■ **Material**

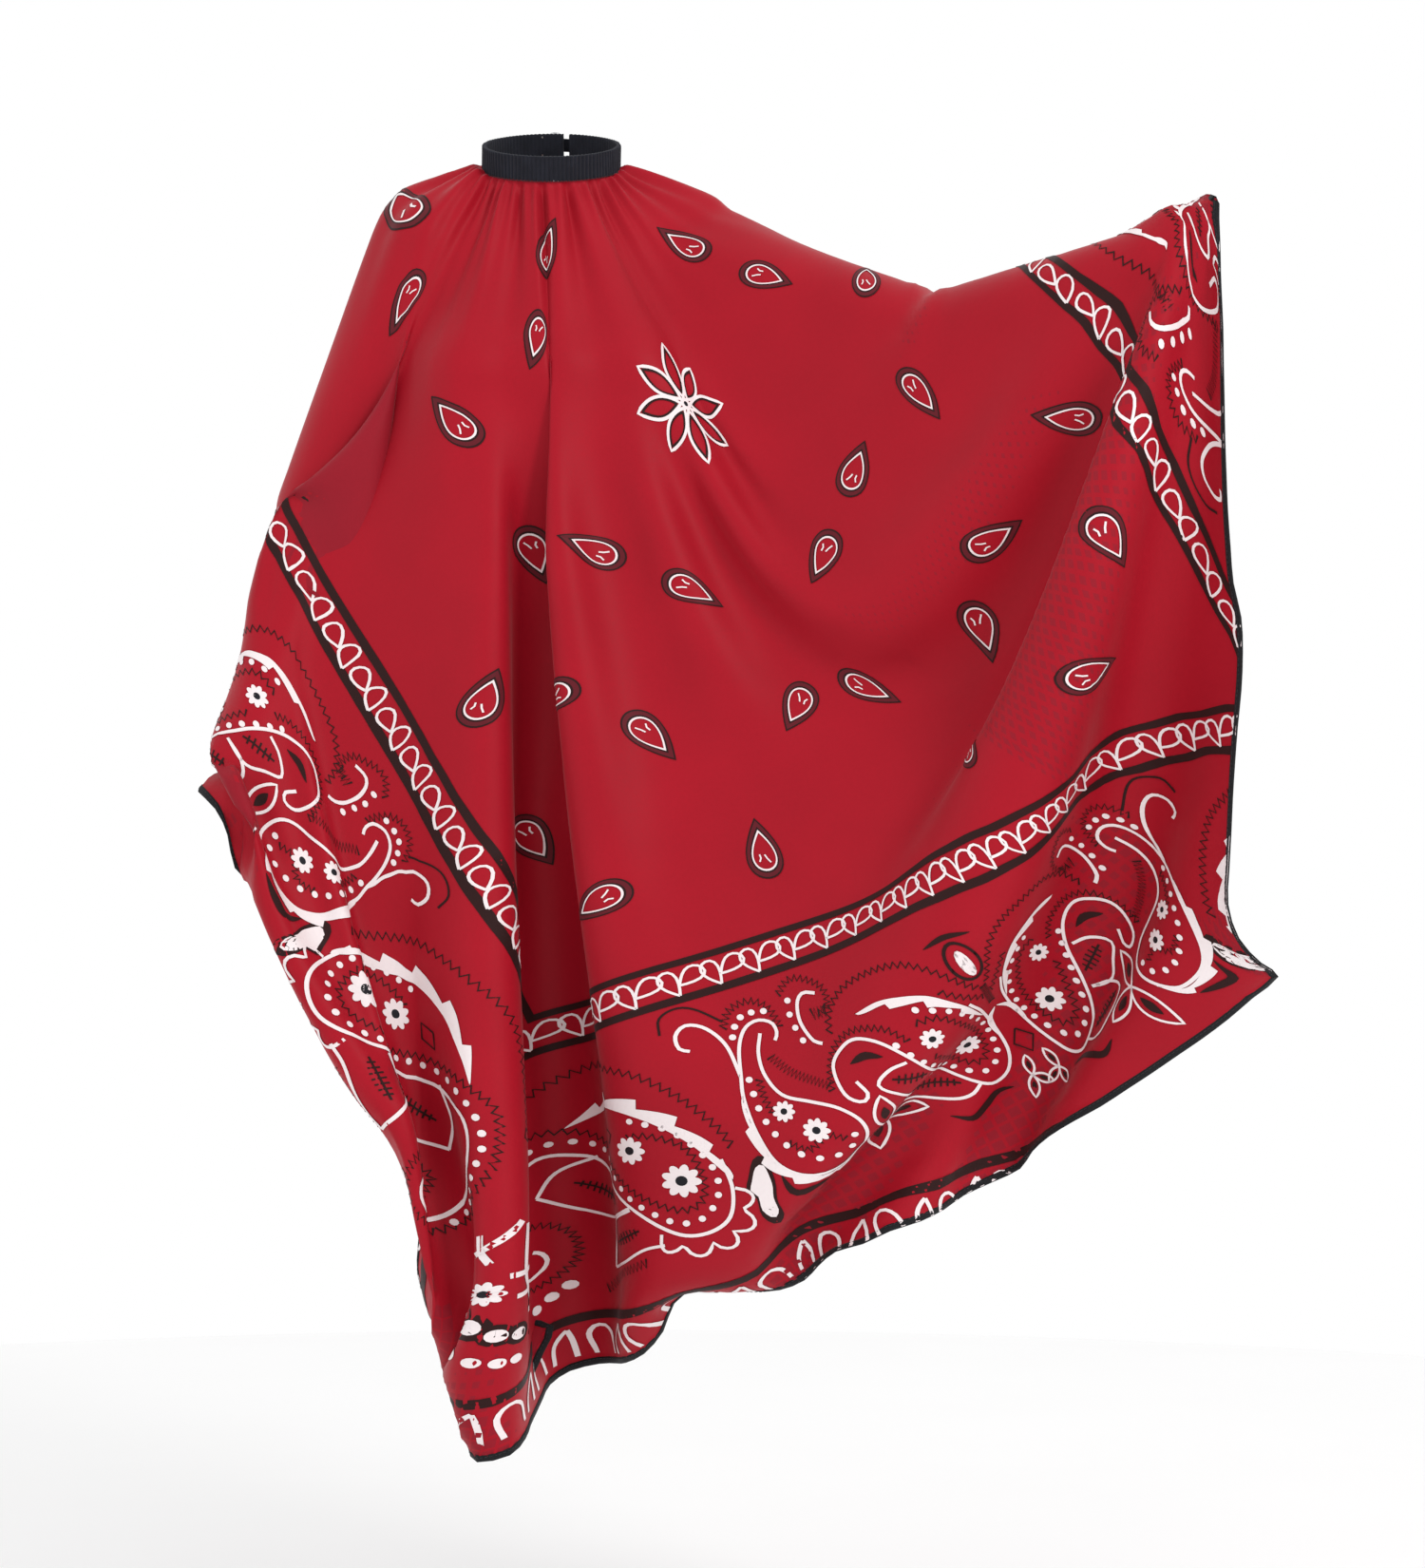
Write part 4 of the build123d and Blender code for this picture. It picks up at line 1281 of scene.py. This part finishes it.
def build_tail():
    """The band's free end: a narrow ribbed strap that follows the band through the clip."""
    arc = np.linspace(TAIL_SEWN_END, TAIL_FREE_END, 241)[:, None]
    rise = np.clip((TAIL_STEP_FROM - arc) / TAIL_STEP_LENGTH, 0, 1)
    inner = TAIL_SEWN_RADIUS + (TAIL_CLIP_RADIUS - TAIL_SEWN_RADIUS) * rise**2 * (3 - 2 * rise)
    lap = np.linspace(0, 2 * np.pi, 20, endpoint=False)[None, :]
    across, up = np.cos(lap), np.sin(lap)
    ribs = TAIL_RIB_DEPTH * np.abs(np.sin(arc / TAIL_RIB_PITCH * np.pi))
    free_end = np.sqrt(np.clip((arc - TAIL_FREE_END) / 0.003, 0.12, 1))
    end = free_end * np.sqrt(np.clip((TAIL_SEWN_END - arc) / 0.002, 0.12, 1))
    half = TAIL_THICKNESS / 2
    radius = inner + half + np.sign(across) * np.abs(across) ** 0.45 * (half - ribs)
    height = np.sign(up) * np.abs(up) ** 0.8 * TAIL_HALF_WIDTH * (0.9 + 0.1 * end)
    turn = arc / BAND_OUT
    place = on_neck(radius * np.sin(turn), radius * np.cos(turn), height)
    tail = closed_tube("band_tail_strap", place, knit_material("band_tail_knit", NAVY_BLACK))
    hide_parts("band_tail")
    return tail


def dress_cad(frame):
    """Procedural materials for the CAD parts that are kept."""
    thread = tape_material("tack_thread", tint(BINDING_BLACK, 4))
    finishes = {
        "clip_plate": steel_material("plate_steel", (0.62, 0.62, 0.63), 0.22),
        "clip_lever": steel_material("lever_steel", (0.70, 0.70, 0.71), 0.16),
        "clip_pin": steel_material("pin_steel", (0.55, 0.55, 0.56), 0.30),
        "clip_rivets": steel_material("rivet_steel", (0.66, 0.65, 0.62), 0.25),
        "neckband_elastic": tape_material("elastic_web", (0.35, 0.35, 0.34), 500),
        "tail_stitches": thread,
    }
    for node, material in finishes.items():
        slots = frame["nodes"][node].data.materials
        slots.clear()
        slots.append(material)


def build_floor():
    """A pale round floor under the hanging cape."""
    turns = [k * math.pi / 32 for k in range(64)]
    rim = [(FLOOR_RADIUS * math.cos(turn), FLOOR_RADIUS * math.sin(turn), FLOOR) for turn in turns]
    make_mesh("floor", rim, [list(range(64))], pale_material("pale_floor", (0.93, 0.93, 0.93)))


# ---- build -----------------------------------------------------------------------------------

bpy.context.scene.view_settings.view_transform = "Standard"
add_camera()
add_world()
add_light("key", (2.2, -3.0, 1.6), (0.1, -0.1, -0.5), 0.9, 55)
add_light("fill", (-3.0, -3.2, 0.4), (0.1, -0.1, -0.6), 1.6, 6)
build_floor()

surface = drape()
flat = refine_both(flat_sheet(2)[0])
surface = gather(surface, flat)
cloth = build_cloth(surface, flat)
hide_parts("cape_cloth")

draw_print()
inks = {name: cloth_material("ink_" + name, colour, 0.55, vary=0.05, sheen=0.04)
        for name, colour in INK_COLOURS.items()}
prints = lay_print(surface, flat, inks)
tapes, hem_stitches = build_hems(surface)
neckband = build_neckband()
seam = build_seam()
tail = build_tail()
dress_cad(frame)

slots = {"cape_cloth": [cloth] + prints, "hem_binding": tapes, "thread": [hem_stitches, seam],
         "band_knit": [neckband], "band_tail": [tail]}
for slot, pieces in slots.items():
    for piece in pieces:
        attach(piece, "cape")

■ **Exercise requirements**
Quote the entire listing above exactly.

■ **Result for this task**
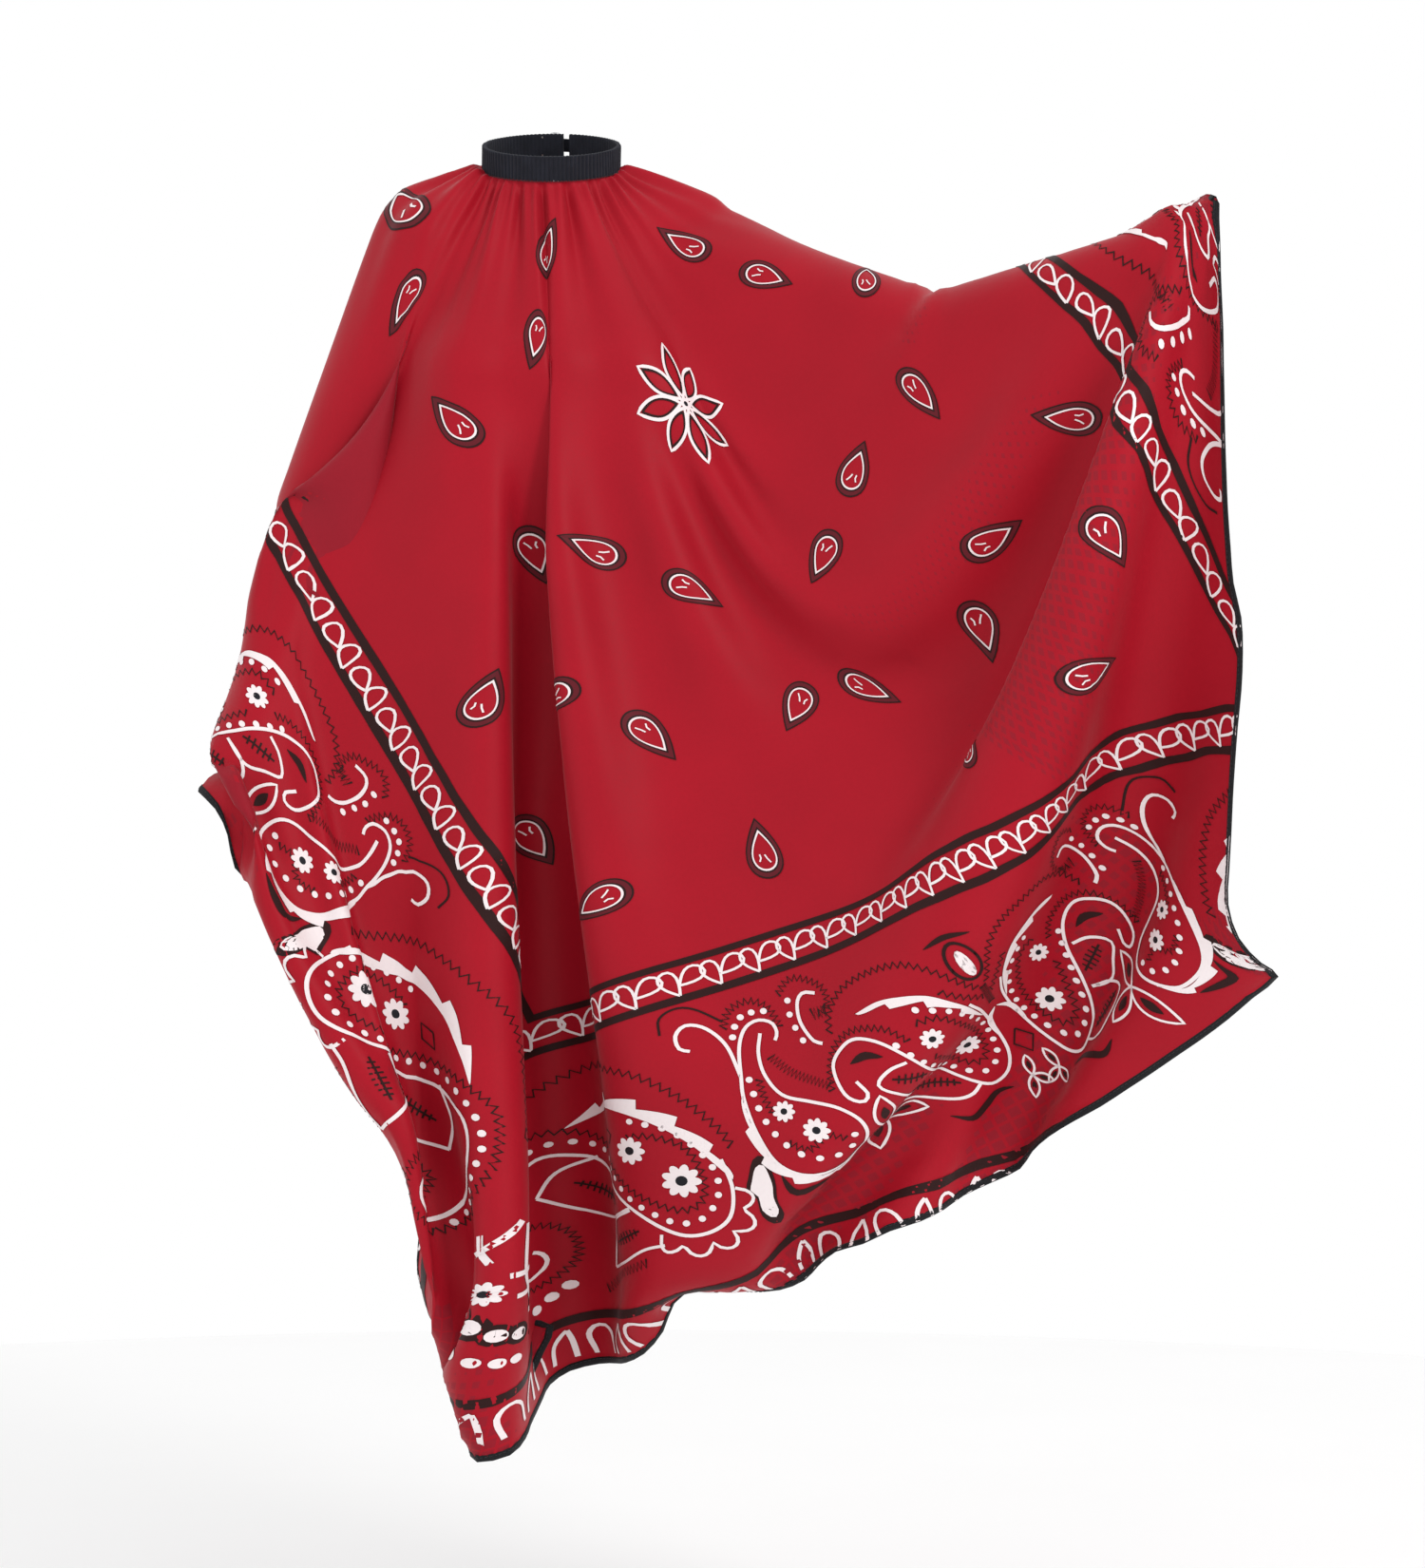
Write part 4 of the build123d and Blender code for this picture. It picks up at line 1281 of scene.py. This part finishes it.
def build_tail():
    """The band's free end: a narrow ribbed strap that follows the band through the clip."""
    arc = np.linspace(TAIL_SEWN_END, TAIL_FREE_END, 241)[:, None]
    rise = np.clip((TAIL_STEP_FROM - arc) / TAIL_STEP_LENGTH, 0, 1)
    inner = TAIL_SEWN_RADIUS + (TAIL_CLIP_RADIUS - TAIL_SEWN_RADIUS) * rise**2 * (3 - 2 * rise)
    lap = np.linspace(0, 2 * np.pi, 20, endpoint=False)[None, :]
    across, up = np.cos(lap), np.sin(lap)
    ribs = TAIL_RIB_DEPTH * np.abs(np.sin(arc / TAIL_RIB_PITCH * np.pi))
    free_end = np.sqrt(np.clip((arc - TAIL_FREE_END) / 0.003, 0.12, 1))
    end = free_end * np.sqrt(np.clip((TAIL_SEWN_END - arc) / 0.002, 0.12, 1))
    half = TAIL_THICKNESS / 2
    radius = inner + half + np.sign(across) * np.abs(across) ** 0.45 * (half - ribs)
    height = np.sign(up) * np.abs(up) ** 0.8 * TAIL_HALF_WIDTH * (0.9 + 0.1 * end)
    turn = arc / BAND_OUT
    place = on_neck(radius * np.sin(turn), radius * np.cos(turn), height)
    tail = closed_tube("band_tail_strap", place, knit_material("band_tail_knit", NAVY_BLACK))
    hide_parts("band_tail")
    return tail


def dress_cad(frame):
    """Procedural materials for the CAD parts that are kept."""
    thread = tape_material("tack_thread", tint(BINDING_BLACK, 4))
    finishes = {
        "clip_plate": steel_material("plate_steel", (0.62, 0.62, 0.63), 0.22),
        "clip_lever": steel_material("lever_steel", (0.70, 0.70, 0.71), 0.16),
        "clip_pin": steel_material("pin_steel", (0.55, 0.55, 0.56), 0.30),
        "clip_rivets": steel_material("rivet_steel", (0.66, 0.65, 0.62), 0.25),
        "neckband_elastic": tape_material("elastic_web", (0.35, 0.35, 0.34), 500),
        "tail_stitches": thread,
    }
    for node, material in finishes.items():
        slots = frame["nodes"][node].data.materials
        slots.clear()
        slots.append(material)


def build_floor():
    """A pale round floor under the hanging cape."""
    turns = [k * math.pi / 32 for k in range(64)]
    rim = [(FLOOR_RADIUS * math.cos(turn), FLOOR_RADIUS * math.sin(turn), FLOOR) for turn in turns]
    make_mesh("floor", rim, [list(range(64))], pale_material("pale_floor", (0.93, 0.93, 0.93)))


# ---- build -----------------------------------------------------------------------------------

bpy.context.scene.view_settings.view_transform = "Standard"
add_camera()
add_world()
add_light("key", (2.2, -3.0, 1.6), (0.1, -0.1, -0.5), 0.9, 55)
add_light("fill", (-3.0, -3.2, 0.4), (0.1, -0.1, -0.6), 1.6, 6)
build_floor()

surface = drape()
flat = refine_both(flat_sheet(2)[0])
surface = gather(surface, flat)
cloth = build_cloth(surface, flat)
hide_parts("cape_cloth")

draw_print()
inks = {name: cloth_material("ink_" + name, colour, 0.55, vary=0.05, sheen=0.04)
        for name, colour in INK_COLOURS.items()}
prints = lay_print(surface, flat, inks)
tapes, hem_stitches = build_hems(surface)
neckband = build_neckband()
seam = build_seam()
tail = build_tail()
dress_cad(frame)

slots = {"cape_cloth": [cloth] + prints, "hem_binding": tapes, "thread": [hem_stitches, seam],
         "band_knit": [neckband], "band_tail": [tail]}
for slot, pieces in slots.items():
    for piece in pieces:
        attach(piece, "cape")